I have finally spoken to the one company's financial manager which agreed that this was not supposed to happen and the problem is now solved with them. However, the other one is clearly still stuck to the idea of deducting PAYE. The irony is that this specific company I haven't done any work for personally but one of the trainers employed by company did work them. I am most frustrated.

----------


## Chatmaster

> Either way, you are going to "write-off" that 30% in my opinion. 
> 
> Yvonne


No way that will happen, they will pay that is a promise, I have yet to find someone that doesn't find me as very persuasive  :Big Grin:

----------


## Dave A

You just attach the IRP5 to your tax return. Really messes up provisional tax calculations, though. And with that, cash flow.

If these training companies are regularly outsourcing for trainers, you could easily find they've been slapped for *not* doing this deduction before. However, from a procedure point of view, they really should clearly establish the position of each trainer *before* they make the call to deduct PAYE.

Whatever, the bottom line is if they deduct PAYE they have to issue an IRP5. And the PAYE paid over will be credited as part of the income tax paid by your CC. You'll get the change in a tax refund in due course.

----------


## Morticia

A PSP (personal service provider) exists if:
- service is provided by a company or a trust - NOT an individual
- the service is provided via a person who is connected to the co/cc.
- the psp does not have at least 3 full-time employees who are not shareholders, members, beneficiaries or connected persons.

The requirement/possibility of a co/cc having PAYE deducted etc has been around for a number of years (cannot remember exact date..old age) and was specifically legislated to curb the abuse of taxpayers by resigning from their job, forming a co/cc, get re-employed by the same employer as "independent contractor" and claiming a myriad of fictitious expenses, avoiding monthly PAYE as employee, etc.

Yes, you must insist on getting an IRP5 certificate if a supplier insisted on deducting PAYE and you will get credit for this on final assessment.
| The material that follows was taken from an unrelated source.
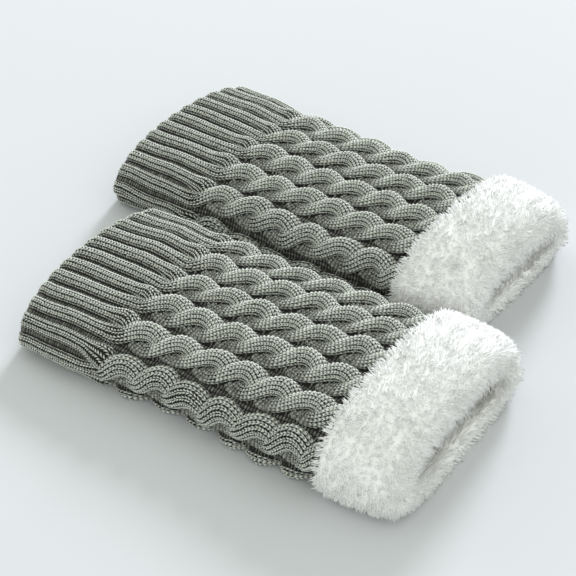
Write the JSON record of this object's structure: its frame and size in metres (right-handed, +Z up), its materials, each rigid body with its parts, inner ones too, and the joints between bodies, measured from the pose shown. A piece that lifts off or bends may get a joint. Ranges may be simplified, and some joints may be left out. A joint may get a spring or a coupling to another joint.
{
  "type": "pair of cable-knit leg warmers with plush cuffs",
  "caption": "Pair of short cable-knit leg warmers lying flat side by side, each an open tube with a ribbed band at one end and a turned-out plush cuff at the other.",
  "frame": {"origin": "middle of the pair's bounding box, on the surface that it lies on", "axes": "+Z up from that surface; +X along the front leg warmer, from its ribbed end to its plush mouth; +Y across, from the front leg warmer to the rear one"},
  "size_m": [0.2722, 0.2485, 0.047],
  "materials": {
    "knit": "heather grey acrylic cable knit, soft sheen",
    "plush_lining": "white short-pile plush",
    "plush_cuff": "white long-pile plush"
  },
  "bodies": {
    "root": {"knit_tube_front": "knit", "plush_lining_front": "plush_lining", "plush_cuff_front": "plush_cuff", "knit_tube_rear": "knit", "plush_lining_rear": "plush_lining", "plush_cuff_rear": "plush_cuff"}
  },
  "joints": []
}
You may also deduct any PAYE deductions when calculating a provisional tax payment.

----------


## Morticia

Also, both the IRP6 (provisional tax) and IT14 (tax return) provide specifically for PAYE deductions, so as long as you get IRP5, you're o.k. (apart from the timing of the cash-flow implications, obviously)

Strictly speaking the onus is on your client to ascertain your true status and not the other way round.  However, to avoid the whole thing, you need to advise the client in writing of the following (if applicable of course):

1 - you do not receive more than 80% of your income from one specific client
2 - you employ 3 or more full-time employees and they are engaged on a full-time basis in the business of your company (i.e. not "moonlighting" for you)
3 - your employees are not relatives/connected persons/shareholders/members etc to you or your company.
4 - although your duties are (presumably?) performed at the premises of your client, they have no control/supervision as to the manner of how you perform your duties.

----------


## Chatmaster

I am at this point going to cancel our agreement with the college that refuses to stop deducting the PAYE. The reason is simple. The PAYE are deducted on our employee's name and it is assumed that he earns the invoiced amount as a salary. Obviously the deducted amount are much more than he is getting paid as the invoiced amount actually is supposed to go to the CC. This means that the CC looses constantly, and we are therefore working at a straight loss. At this point this is causing much more drama for me than it is worth. Not to mention the fact that there are more than 10k outstanding on their account on my side. So my attorneys will have to send them a final warning and if they still persist I will have to make a personal visit. This is getting most irritating.

----------


## Dave A

> I am at this point going to cancel our agreement with the college that refuses to stop deducting the PAYE. The reason is simple. The PAYE are deducted on our employee's name...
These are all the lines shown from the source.